Contractor doesn't allow disabling system-wide contracts

Bug #1026280 reported by Sergey "Shnatsel" Davidoff
6
This bug affects 1 person
Affects Status Importance Assigned to Milestone
Contractor
Triaged
Wishlist
Unassigned

Bug Description

There are mechanisms to add or change, but not disable/remove system-wide contracts per-user. Some people (e.g. me) will never use e.g. Facebook and Twitter contracts and prefer to disable them.

This bug causes ugly workarounds in webcontracts.

Changed in contractor:
milestone: none → luna-beta1
Revision history for this message
Danielle Foré (danrabbit) wrote :

Please stop targeting extra features to Luna. We are past feature freeze.

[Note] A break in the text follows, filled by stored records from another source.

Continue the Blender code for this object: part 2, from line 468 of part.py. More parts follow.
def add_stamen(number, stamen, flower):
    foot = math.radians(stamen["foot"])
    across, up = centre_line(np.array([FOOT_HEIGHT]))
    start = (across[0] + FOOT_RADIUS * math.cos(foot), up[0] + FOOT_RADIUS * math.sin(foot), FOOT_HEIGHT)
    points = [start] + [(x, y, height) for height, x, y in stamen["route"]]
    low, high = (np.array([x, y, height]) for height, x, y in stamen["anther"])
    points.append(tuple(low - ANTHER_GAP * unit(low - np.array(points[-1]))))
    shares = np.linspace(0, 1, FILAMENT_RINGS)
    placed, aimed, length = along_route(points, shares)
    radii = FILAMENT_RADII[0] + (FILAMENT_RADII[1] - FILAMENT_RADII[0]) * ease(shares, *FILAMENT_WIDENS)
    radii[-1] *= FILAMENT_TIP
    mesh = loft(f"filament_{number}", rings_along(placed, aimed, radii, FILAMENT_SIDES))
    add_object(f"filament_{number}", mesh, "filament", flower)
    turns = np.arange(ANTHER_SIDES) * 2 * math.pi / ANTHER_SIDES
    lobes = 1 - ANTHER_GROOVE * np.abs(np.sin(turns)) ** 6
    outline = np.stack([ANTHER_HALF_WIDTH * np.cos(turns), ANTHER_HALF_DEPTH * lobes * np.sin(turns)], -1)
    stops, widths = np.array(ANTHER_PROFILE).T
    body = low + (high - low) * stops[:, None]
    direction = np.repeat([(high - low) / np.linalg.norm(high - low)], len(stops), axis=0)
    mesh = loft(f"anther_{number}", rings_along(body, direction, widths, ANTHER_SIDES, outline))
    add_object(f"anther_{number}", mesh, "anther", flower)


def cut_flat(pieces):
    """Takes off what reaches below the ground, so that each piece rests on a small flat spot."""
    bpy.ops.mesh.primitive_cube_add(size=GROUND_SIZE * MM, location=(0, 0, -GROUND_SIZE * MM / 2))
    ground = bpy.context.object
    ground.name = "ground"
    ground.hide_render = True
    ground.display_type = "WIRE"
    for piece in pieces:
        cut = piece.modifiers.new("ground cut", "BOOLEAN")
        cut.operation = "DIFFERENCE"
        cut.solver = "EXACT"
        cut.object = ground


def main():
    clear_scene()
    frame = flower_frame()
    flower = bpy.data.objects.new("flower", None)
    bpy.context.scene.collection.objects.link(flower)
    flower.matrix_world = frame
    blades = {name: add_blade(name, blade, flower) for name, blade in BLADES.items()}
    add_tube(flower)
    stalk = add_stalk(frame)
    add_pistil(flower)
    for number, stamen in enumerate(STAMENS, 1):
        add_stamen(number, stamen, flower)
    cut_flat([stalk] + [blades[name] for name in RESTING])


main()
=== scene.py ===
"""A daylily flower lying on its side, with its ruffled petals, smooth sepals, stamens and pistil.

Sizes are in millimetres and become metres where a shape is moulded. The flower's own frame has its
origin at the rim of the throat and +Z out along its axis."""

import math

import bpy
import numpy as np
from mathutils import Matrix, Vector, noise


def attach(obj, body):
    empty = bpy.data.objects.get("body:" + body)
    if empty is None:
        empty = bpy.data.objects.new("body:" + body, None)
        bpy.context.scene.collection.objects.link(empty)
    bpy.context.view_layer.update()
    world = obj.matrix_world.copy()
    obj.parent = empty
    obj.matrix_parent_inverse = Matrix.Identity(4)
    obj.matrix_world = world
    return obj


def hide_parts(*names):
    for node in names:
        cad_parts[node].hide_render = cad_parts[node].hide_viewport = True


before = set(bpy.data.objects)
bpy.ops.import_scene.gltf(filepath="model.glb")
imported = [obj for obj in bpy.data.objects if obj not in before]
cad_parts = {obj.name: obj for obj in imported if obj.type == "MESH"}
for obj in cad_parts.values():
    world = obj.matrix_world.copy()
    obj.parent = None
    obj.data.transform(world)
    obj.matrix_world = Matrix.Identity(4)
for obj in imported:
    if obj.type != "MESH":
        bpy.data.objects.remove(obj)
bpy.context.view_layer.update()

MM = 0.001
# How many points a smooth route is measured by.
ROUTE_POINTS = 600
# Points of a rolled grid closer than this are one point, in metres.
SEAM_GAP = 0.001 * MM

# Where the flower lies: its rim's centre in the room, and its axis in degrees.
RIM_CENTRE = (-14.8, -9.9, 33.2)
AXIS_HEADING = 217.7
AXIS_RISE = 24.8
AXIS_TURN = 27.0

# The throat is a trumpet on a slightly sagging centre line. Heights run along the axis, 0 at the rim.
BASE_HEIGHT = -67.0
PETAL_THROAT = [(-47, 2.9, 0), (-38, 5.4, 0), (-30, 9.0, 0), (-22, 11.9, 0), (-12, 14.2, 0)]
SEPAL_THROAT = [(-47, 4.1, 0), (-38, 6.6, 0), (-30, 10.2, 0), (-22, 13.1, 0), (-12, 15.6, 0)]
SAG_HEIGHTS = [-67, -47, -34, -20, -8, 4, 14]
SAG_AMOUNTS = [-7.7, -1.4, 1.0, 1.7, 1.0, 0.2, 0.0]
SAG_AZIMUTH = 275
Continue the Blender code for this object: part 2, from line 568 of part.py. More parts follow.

If you don't want a contract, don't install it.

Changed in contractor:
milestone: luna-beta1 → none
importance: Undecided → Wishlist
Revision history for this message
Sergey "Shnatsel" Davidoff (shnatsel) wrote :

In .desktop files this is implemented with Hidden=True key; a file with this key is equivalent to no files existing on this level and lower ones. See http://standards.freedesktop.org/desktop-entry-spec/latest/ar01s05.html

Revision history for this message
Cassidy James Blaede (cassidyjames) wrote :

Discussion from Google Doc (http://goo.gl/A2lHJ):

Daniel Foré
4:27 PM Oct 26
Wouldn't this fall under the category of conditionally showing contracts? ie "if facebook is configured, show contract, else don't show"

Fabian Thoma
4:28 PM Oct 26
probably, or you won't have a facebook app installed, so no contract there anyway

Сергей Давыдов
4:29 PM Oct 26
What if I have Google configured but I don't use Cloud Print or G+? I believe we should make users able to choose after all.

Daniel Foré
4:39 PM Oct 26
TBH, if the service wants to provide such complex behavior I think that's up to the service to handle. Contractor shouldn't have to handle this kind of stuff.

Сергей Давыдов
4:49 PM Oct 26
IDK, .desktop files support this and I recall lots of people rambling about GNOME dropping Alacarte, the only real use of which was toggling visibility. But this is not a real argument XD

Cassidy James
2:27 PM Today
I agree with Dan here. That should be up to the app, not Contractor.

Cody Garver (codygarver)
no longer affects: contractor/0.3
no longer affects: contractor/0.2
Changed in contractor:
status: New → Triaged
Revision history for this message
Victor Martinez (victored) wrote :

We'd need to add extra code to contractor to address a system-integration issue, since applications are supposed to ship contracts (in an ideal world, of course).

Regarding the use case mentioned here, a smart application (e.g. a twitter client) may place some contracts at runtime under ~/.local/share/contractor so that only the current user can access them.

Revision history for this message
Sergey "Shnatsel" Davidoff (shnatsel) wrote :

That's what webcontracts currently do, but it's not really maintainable. Notably, applications can't easily ship updates to .contract files this way.